Colombia's National Association of Entrepreneurs (Andi) called for targeted initiatives to tackle labor informality, which remains high according to Dane data for September 2025. Gremio president Bruce Mac Master stressed the need for ongoing monitoring and sustained economic growth. He also opposed a new tax reform that could harm competitiveness and jobs.
Following the release of September labor market data by the National Administrative Department of Statistics (Dane), Andi noted that labor informality dipped slightly from 55.5% in September 2024 to 54.5% in 2025, but remains at high levels. The organization pointed out that this indicator continues to rise in cities such as Montería, Valledupar, Quibdó, and Pereira.
Bruce Mac Master, Andi's president, called informality the 'elephant in the room of the national economy' and urged targeted efforts to reduce it. He noted positive aspects in the data, including a strong boost in salaried employment, with 66% of total jobs created between September 2024 and 2025 coming from private employment (473,000 positions) and 15% from day labor (108,000 positions).

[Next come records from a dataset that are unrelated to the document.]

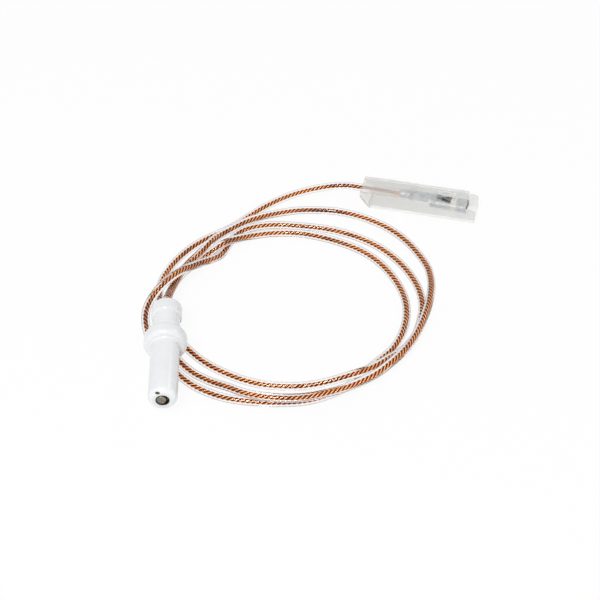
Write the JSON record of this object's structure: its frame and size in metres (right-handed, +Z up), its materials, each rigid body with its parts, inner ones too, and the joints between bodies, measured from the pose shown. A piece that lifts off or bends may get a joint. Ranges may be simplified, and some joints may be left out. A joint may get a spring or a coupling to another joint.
{
  "type": "flame sensor probe",
  "caption": "Glazed ceramic flame sensor electrode with a mounting collar, a clear insulated copper lead lying in loose loops, and a receptacle terminal in a translucent cover.",
  "frame": {"origin": "centre of the collar's front seating face, on the probe axis", "axes": "-Y along the probe axis towards the sensing tip, +Y towards the lead exit, +Z up from the surface the probe lies on"},
  "size_m": [0.0851, 0.0822, 0.0119],
  "materials": {
    "glazed_white": "gloss",
    "electrode_alloy": "satin",
    "splice_nickel": "satin",
    "cement_white": "matte",
    "clear_silicone": "gloss",
    "bare_copper": "satin",
    "tinned_brass": "satin",
    "frosted_cover": "satin"
  },
  "bodies": {
    "probe": {"ceramic_insulator": "glazed_white", "electrode_rod": "electrode_alloy", "splice_sleeve": "splice_nickel", "rear_cement": "cement_white", "lead_exit": "clear_silicone", "lead_coil": "clear_silicone", "lead_run": "clear_silicone", "core_exit": "bare_copper", "core_coil": "bare_copper", "core_run": "bare_copper", "terminal": "tinned_brass"},
    "cover": {"terminal_cover": "frosted_cover"}
  },
  "joints": [
    {"name": "cover_slide", "type": "slide", "parent": "probe", "child": "cover", "axis": [0.9613, -0.2756, 0], "range_m": [0, 0.025]}
  ]
}
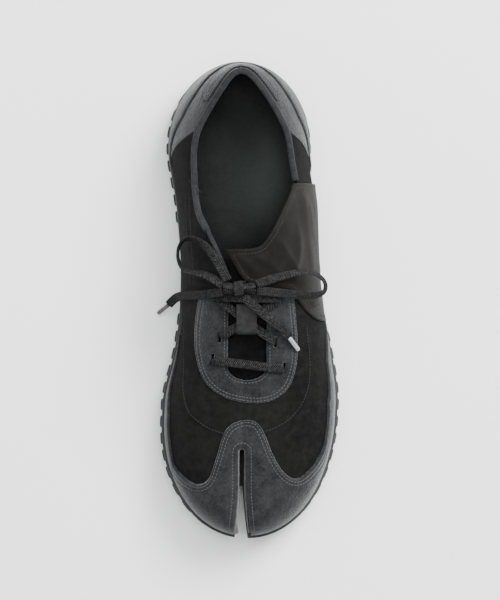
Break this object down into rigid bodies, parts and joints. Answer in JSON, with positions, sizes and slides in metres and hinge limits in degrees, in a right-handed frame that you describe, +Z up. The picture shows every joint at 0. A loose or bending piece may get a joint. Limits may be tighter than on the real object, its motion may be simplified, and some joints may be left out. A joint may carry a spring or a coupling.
{
  "type": "tabi sneaker",
  "caption": "Low black sneaker with a split toe, suede overlays on nylon, a wrap panel over the instep, flat laces in a bow and a lugged rubber sole.",
  "frame": {"origin": "middle of the sole's box, on the floor", "axes": "toes along -Y, heel along +Y, outer side of the left foot along +X, up along +Z"},
  "size_m": [0.1138, 0.2949, 0.0899],
  "materials": {
    "sole_rubber": "black moulded rubber, semi-matte",
    "nylon": "black woven nylon, matte",
    "suede": "charcoal suede with a short nap",
    "binding_suede": "grey suede rolled edge",
    "insole_leather": "dark grey smooth leather, slight sheen",
    "tongue_cloth": "dark grey cloth",
    "flap_cloth": "thin smooth black cloth with a brown cast",
    "lace": "flat woven lace, black",
    "webbing": "grey woven webbing",
    "aglet_dark": "black film tip",
    "aglet_pale": "clear pale film tip"
  },
  "bodies": {
    "root": {"outsole": "sole_rubber", "upper": "nylon", "insole": "insole_leather", "tongue": "tongue_cloth", "toe_cap": "suede", "eyestay": "suede", "heel_counter": "suede", "heel_tab": "suede", "collar_binding": "binding_suede", "wrap_flap": "flap_cloth", "lace_bar_low": "lace", "lace_crossing": "lace", "tongue_keeper": "webbing", "lace_knot": "lace", "lace_loop_medial": "lace", "lace_loop_lateral": "lace", "lace_end_medial": "lace", "lace_end_lateral": "lace", "aglet_medial": "aglet_dark", "aglet_lateral": "aglet_pale"}
  },
  "joints": []
}
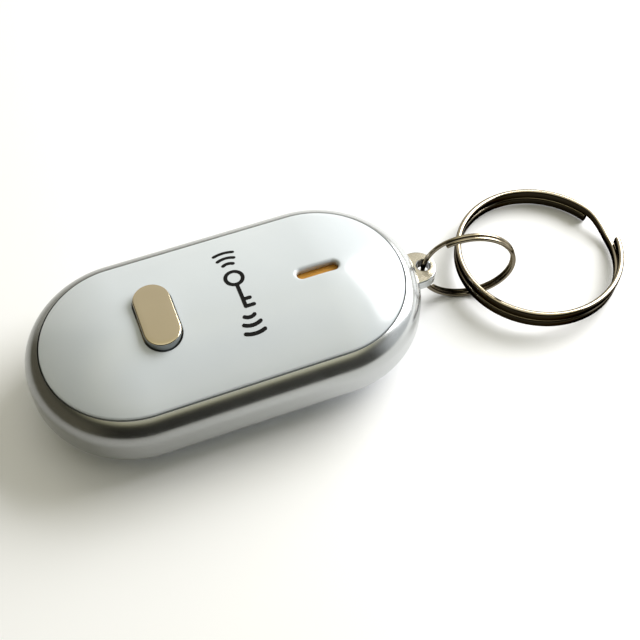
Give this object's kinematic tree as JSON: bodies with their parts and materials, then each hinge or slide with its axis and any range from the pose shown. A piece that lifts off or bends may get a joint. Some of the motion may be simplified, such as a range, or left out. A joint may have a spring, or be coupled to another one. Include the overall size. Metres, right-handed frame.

Nevertheless, Mac Master cautioned that higher economic growth rates are needed to sustain these levels long-term. “This requires, in the coming months, close monitoring of labor market figures to determine how sustainable the employment being generated is,” he stated. He also stressed the importance of maintaining international relations and public finance sustainability.
Andi opposed enacting a new tax reform worth $16.3 trillion, arguing it is not the right time, as it would reduce the country's competitiveness and jeopardize jobs in key economic sectors.